Output the data below in full, byte for byte. Nothing may differ.

start RECORDED DATA

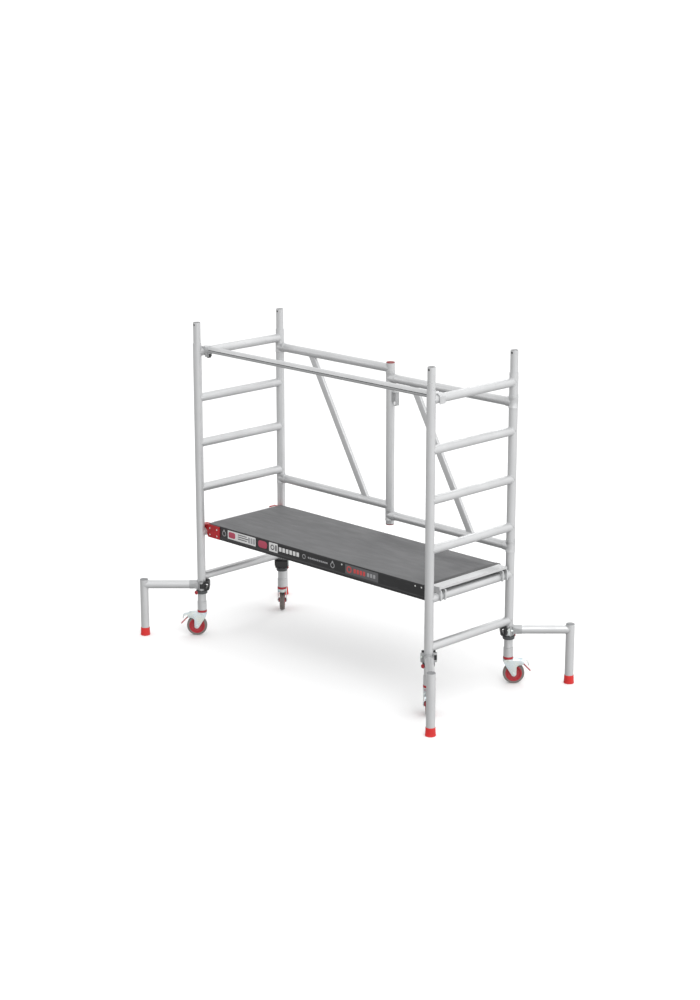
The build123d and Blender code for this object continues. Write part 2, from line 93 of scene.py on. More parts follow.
FRAME_LOW, FRAME_HIGH = span("end_frame_right")
POST_R = float(FRAME_HIGH[0] - FRAME_LOW[0]) / 2
POST_X = float(FRAME_HIGH[0] + FRAME_LOW[0]) / 2
POST_Y = float(FRAME_HIGH[1]) - POST_R
POST_LOW, POST_HIGH = float(FRAME_LOW[2]), float(FRAME_HIGH[2])
RUNG_PITCH = 280 * MM
RUNG_HEIGHTS = [381 * MM + RUNG_PITCH * step for step in range(6)]
DECK_RUNG_Z, TOP_RUNG_Z = RUNG_HEIGHTS[1], RUNG_HEIGHTS[-1]
MID_LOW, MID_HIGH = (float(corner[2]) for corner in span("mid_post"))
LEFT_GATE_LOW, LEFT_GATE_HIGH = (float(corner[2]) for corner in span("gate_left"))
RIGHT_GATE_LOW, RIGHT_GATE_HIGH = (float(corner[2]) for corner in span("gate_right"))
DECK_LOW, DECK_HIGH = span("deck_panel")
RAIL_LOW, RAIL_HIGH = span("side_rail_front")


class Corner:
    """One corner of the tower: on the floor under its post, x outward, y along the side."""

    def __init__(self, name):
        post = np.array(JOINTS[f"{name}_caster_swivel"]["pos_m"], float)
        axle = np.array(JOINTS[f"{name}_wheel_spin"]["pos_m"], float)
        brake = np.array(JOINTS[f"{name}_brake_press"]["pos_m"], float)
        out = (axle - post) * (1, 1, 0)
        self.name = name
        self.origin = post * (1, 1, 0)
        self.trail = float(np.linalg.norm(out))
        self.out = out / self.trail
        self.side = np.cross(UP, self.out)
        self.axle_z = float(axle[2])
        self.brake = (float((brake - post) @ self.out), float(brake[2]))
        self.swivel_z = float(post[2])
        pull = np.array(JOINTS[f"{name}_lock_pull"]["axis"], float)
        self.pull = np.array((pull @ self.out, pull @ self.side, 0.0))

    def place(self, points):
        """Local points (outward, along the side, up) as points of the row frame."""
        points = np.asarray(points, float)
        axes = np.stack((self.out, self.side, UP))
        return self.origin + points @ axes


# Shapes. Every function returns whole arrays of points: rows by columns by (x, y, z).


def unit(vector):
    """A vector over its length."""
    vector = np.asarray(vector, float)
    return vector / np.linalg.norm(vector)


def basis(axis):
    """Two directions square to an axis and to each other."""
    axis = unit(axis)
    helper = UP if abs(axis[2]) < 0.9 else np.array((1.0, 0.0, 0.0))
    first = unit(np.cross(helper, axis))
    return first, np.cross(axis, first)


def revolved(profile, origin, axis, segments=64):
    """A profile of (radius, distance) turned about an axis.

    point = origin + axis * distance + radius * (first * cos a + second * sin a)
    """
    profile = np.asarray(profile, float)
    axis = unit(axis)
    first, second = basis(axis)
    angle = np.linspace(0, TURN, segments, endpoint=False)
    ring = np.cos(angle)[:, None] * first + np.sin(angle)[:, None] * second
    along = np.asarray(origin, float) + profile[:, 1, None, None] * axis
    return along + profile[:, 0, None, None] * ring[None]


def saddled_tube(start, end, radius, bore, post_radius, across, saddles, segments=64):
    """Tube whose ends fit round posts: seen along the tube, a point at angle a from the
    post's direction sits sqrt(post_radius^2 - (r sin a)^2) from the post's axis.

    start and end lie on the posts' axes, across is the posts' direction, and saddles says
    which of the two ends is cut to fit. An end that is not cut is square.
    """
    start, end = np.asarray(start, float), np.asarray(end, float)
    along = unit(end - start)
    across = unit(across)
    third = np.cross(along, across)
    length = np.linalg.norm(end - start)
    angle = np.linspace(0, TURN, segments, endpoint=False)
    radii = np.array((radius, radius, radius, radius, bore, bore))
    offset = np.sqrt(np.maximum(post_radius**2 - (radii[:, None] * np.sin(angle)) ** 2, 0))
    share = np.array((0.0, 0.33, 0.67, 1.0, 1.0, 0.0))[:, None]
    near = offset if saddles[0] else np.zeros_like(offset)
    far = length - offset if saddles[1] else np.full_like(offset, length)
    distance = near + (far - near) * share
    ring = np.cos(angle)[:, None] * across + np.sin(angle)[:, None] * third
    return start + distance[..., None] * along + radii[:, None, None] * ring[None]


def fitted(profile, origin, along, across, post_radius, segments=64):
    """Turned socket on the side of a round post: a profile of (radius, distance) about a
    line, where no point at angle a from the post's direction comes nearer to the post's axis
    than sqrt(post_radius^2 - (r sin a)^2).
    """
    profile = np.asarray(profile, float)
    along, across = unit(along), unit(across)
    third = np.cross(along, across)
    angle = np.linspace(0, TURN, segments, endpoint=False)
    radius = profile[:, :1]
    seam = np.sqrt(np.maximum(post_radius**2 - (radius * np.sin(angle)) ** 2, 0))
    distance = np.maximum(profile[:, 1:], seam)
    ring = np.cos(angle)[:, None] * across + np.sin(angle)[:, None] * third
    return np.asarray(origin, float) + distance[..., None] * along + radius[..., None] * ring[None]


def weld_bead(start, along, across, tube_radius, post_radius, bead, ripples=46):
    """Bead round a tube where it meets a post: a small circle carried along the seam, and
    its radius swells a little with each ripple.
    """
    along, across = unit(along), unit(across)
    third = np.cross(along, across)
    angle = np.linspace(0, TURN, 184, endpoint=False)
    seam = np.sqrt(np.maximum(post_radius**2 - (tube_radius * np.sin(angle)) ** 2, 0))
    radial = np.cos(angle)[:, None] * across + np.sin(angle)[:, None] * third
    centre = np.asarray(start) + seam[:, None] * along + tube_radius * radial
    turn = np.linspace(0, TURN, 10, endpoint=False)[:, None, None]
    thick = bead * (1 + 0.14 * np.sin(ripples * angle))[None, :, None]
    return centre[None] + thick * (np.cos(turn) * radial[None] + np.sin(turn) * along)


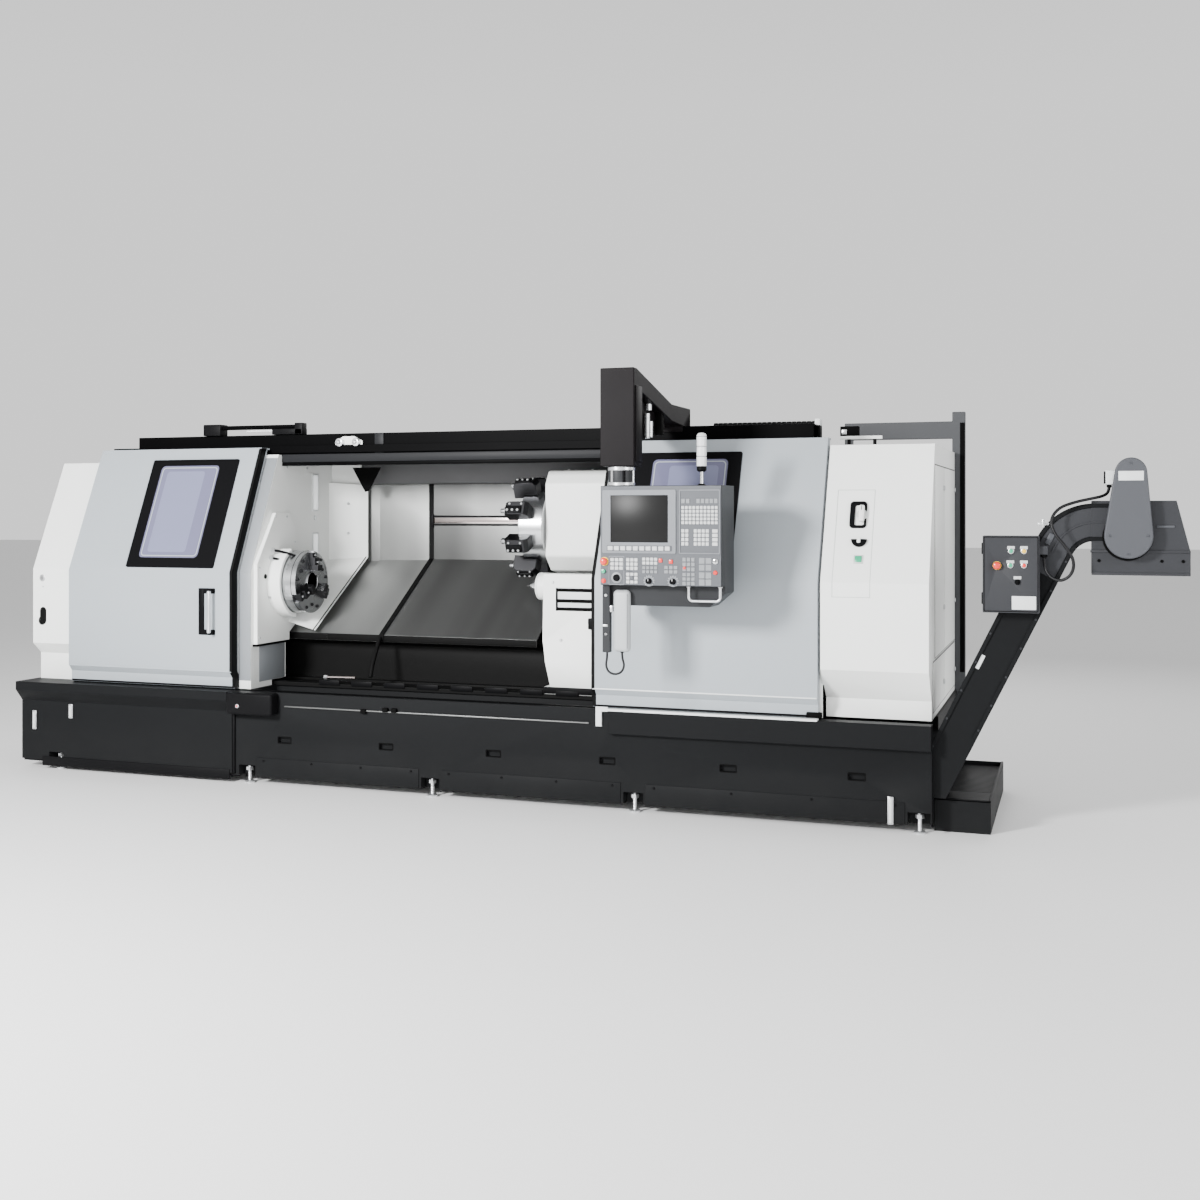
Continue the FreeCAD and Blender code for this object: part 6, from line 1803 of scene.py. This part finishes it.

end RECORDED DATA

- ANSWER
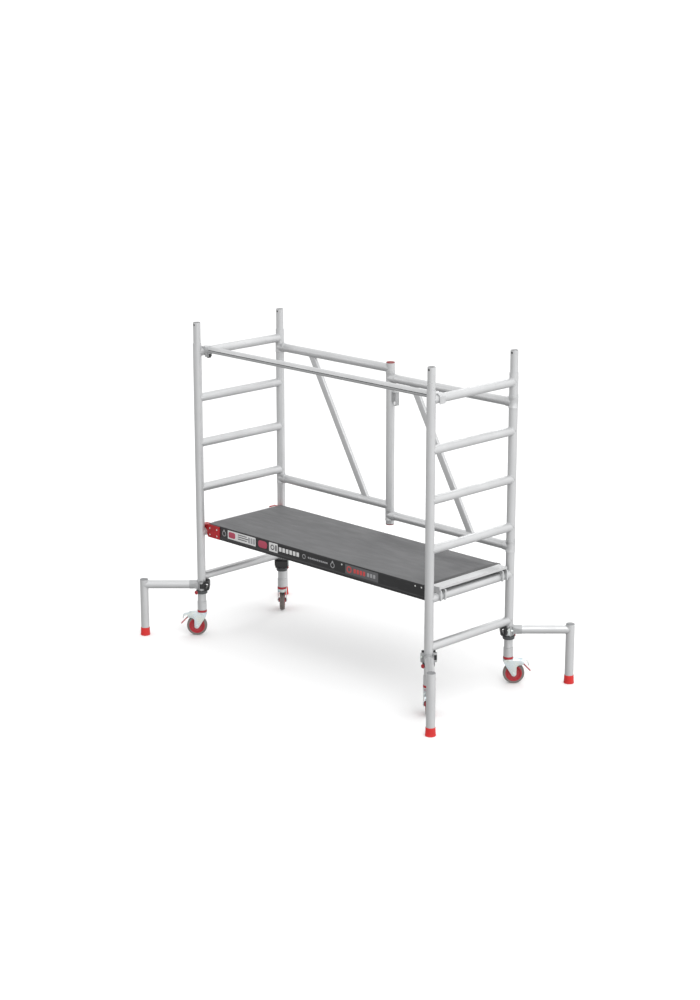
The build123d and Blender code for this object continues. Write part 2, from line 93 of scene.py on. More parts follow.
FRAME_LOW, FRAME_HIGH = span("end_frame_right")
POST_R = float(FRAME_HIGH[0] - FRAME_LOW[0]) / 2
POST_X = float(FRAME_HIGH[0] + FRAME_LOW[0]) / 2
POST_Y = float(FRAME_HIGH[1]) - POST_R
POST_LOW, POST_HIGH = float(FRAME_LOW[2]), float(FRAME_HIGH[2])
RUNG_PITCH = 280 * MM
RUNG_HEIGHTS = [381 * MM + RUNG_PITCH * step for step in range(6)]
DECK_RUNG_Z, TOP_RUNG_Z = RUNG_HEIGHTS[1], RUNG_HEIGHTS[-1]
MID_LOW, MID_HIGH = (float(corner[2]) for corner in span("mid_post"))
LEFT_GATE_LOW, LEFT_GATE_HIGH = (float(corner[2]) for corner in span("gate_left"))
RIGHT_GATE_LOW, RIGHT_GATE_HIGH = (float(corner[2]) for corner in span("gate_right"))
DECK_LOW, DECK_HIGH = span("deck_panel")
RAIL_LOW, RAIL_HIGH = span("side_rail_front")


class Corner:
    """One corner of the tower: on the floor under its post, x outward, y along the side."""

    def __init__(self, name):
        post = np.array(JOINTS[f"{name}_caster_swivel"]["pos_m"], float)
        axle = np.array(JOINTS[f"{name}_wheel_spin"]["pos_m"], float)
        brake = np.array(JOINTS[f"{name}_brake_press"]["pos_m"], float)
        out = (axle - post) * (1, 1, 0)
        self.name = name
        self.origin = post * (1, 1, 0)
        self.trail = float(np.linalg.norm(out))
        self.out = out / self.trail
        self.side = np.cross(UP, self.out)
        self.axle_z = float(axle[2])
        self.brake = (float((brake - post) @ self.out), float(brake[2]))
        self.swivel_z = float(post[2])
        pull = np.array(JOINTS[f"{name}_lock_pull"]["axis"], float)
        self.pull = np.array((pull @ self.out, pull @ self.side, 0.0))

    def place(self, points):
        """Local points (outward, along the side, up) as points of the row frame."""
        points = np.asarray(points, float)
        axes = np.stack((self.out, self.side, UP))
        return self.origin + points @ axes


# Shapes. Every function returns whole arrays of points: rows by columns by (x, y, z).


def unit(vector):
    """A vector over its length."""
    vector = np.asarray(vector, float)
    return vector / np.linalg.norm(vector)


def basis(axis):
    """Two directions square to an axis and to each other."""
    axis = unit(axis)
    helper = UP if abs(axis[2]) < 0.9 else np.array((1.0, 0.0, 0.0))
    first = unit(np.cross(helper, axis))
    return first, np.cross(axis, first)


def revolved(profile, origin, axis, segments=64):
    """A profile of (radius, distance) turned about an axis.

    point = origin + axis * distance + radius * (first * cos a + second * sin a)
    """
    profile = np.asarray(profile, float)
    axis = unit(axis)
    first, second = basis(axis)
    angle = np.linspace(0, TURN, segments, endpoint=False)
    ring = np.cos(angle)[:, None] * first + np.sin(angle)[:, None] * second
    along = np.asarray(origin, float) + profile[:, 1, None, None] * axis
    return along + profile[:, 0, None, None] * ring[None]


def saddled_tube(start, end, radius, bore, post_radius, across, saddles, segments=64):
    """Tube whose ends fit round posts: seen along the tube, a point at angle a from the
    post's direction sits sqrt(post_radius^2 - (r sin a)^2) from the post's axis.

    start and end lie on the posts' axes, across is the posts' direction, and saddles says
    which of the two ends is cut to fit. An end that is not cut is square.
    """
    start, end = np.asarray(start, float), np.asarray(end, float)
    along = unit(end - start)
    across = unit(across)
    third = np.cross(along, across)
    length = np.linalg.norm(end - start)
    angle = np.linspace(0, TURN, segments, endpoint=False)
    radii = np.array((radius, radius, radius, radius, bore, bore))
    offset = np.sqrt(np.maximum(post_radius**2 - (radii[:, None] * np.sin(angle)) ** 2, 0))
    share = np.array((0.0, 0.33, 0.67, 1.0, 1.0, 0.0))[:, None]
    near = offset if saddles[0] else np.zeros_like(offset)
    far = length - offset if saddles[1] else np.full_like(offset, length)
    distance = near + (far - near) * share
    ring = np.cos(angle)[:, None] * across + np.sin(angle)[:, None] * third
    return start + distance[..., None] * along + radii[:, None, None] * ring[None]


def fitted(profile, origin, along, across, post_radius, segments=64):
    """Turned socket on the side of a round post: a profile of (radius, distance) about a
    line, where no point at angle a from the post's direction comes nearer to the post's axis
    than sqrt(post_radius^2 - (r sin a)^2).
    """
    profile = np.asarray(profile, float)
    along, across = unit(along), unit(across)
    third = np.cross(along, across)
    angle = np.linspace(0, TURN, segments, endpoint=False)
    radius = profile[:, :1]
    seam = np.sqrt(np.maximum(post_radius**2 - (radius * np.sin(angle)) ** 2, 0))
    distance = np.maximum(profile[:, 1:], seam)
    ring = np.cos(angle)[:, None] * across + np.sin(angle)[:, None] * third
    return np.asarray(origin, float) + distance[..., None] * along + radius[..., None] * ring[None]


def weld_bead(start, along, across, tube_radius, post_radius, bead, ripples=46):
    """Bead round a tube where it meets a post: a small circle carried along the seam, and
    its radius swells a little with each ripple.
    """
    along, across = unit(along), unit(across)
    third = np.cross(along, across)
    angle = np.linspace(0, TURN, 184, endpoint=False)
    seam = np.sqrt(np.maximum(post_radius**2 - (tube_radius * np.sin(angle)) ** 2, 0))
    radial = np.cos(angle)[:, None] * across + np.sin(angle)[:, None] * third
    centre = np.asarray(start) + seam[:, None] * along + tube_radius * radial
    turn = np.linspace(0, TURN, 10, endpoint=False)[:, None, None]
    thick = bead * (1 + 0.14 * np.sin(ripples * angle))[None, :, None]
    return centre[None] + thick * (np.cos(turn) * radial[None] + np.sin(turn) * along)


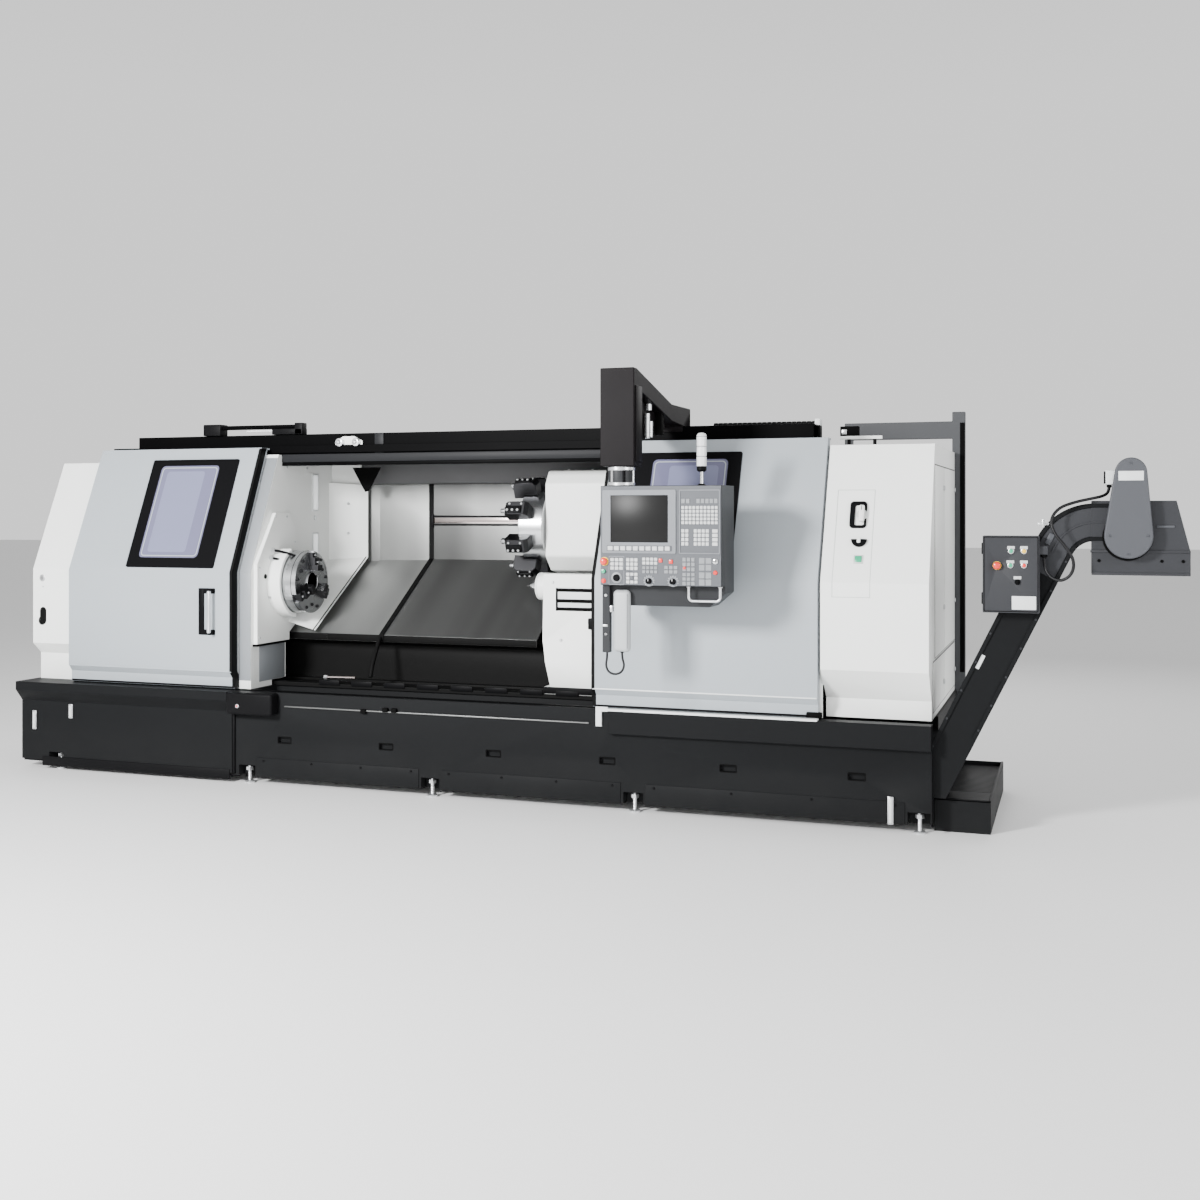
Continue the FreeCAD and Blender code for this object: part 6, from line 1803 of scene.py. This part finishes it.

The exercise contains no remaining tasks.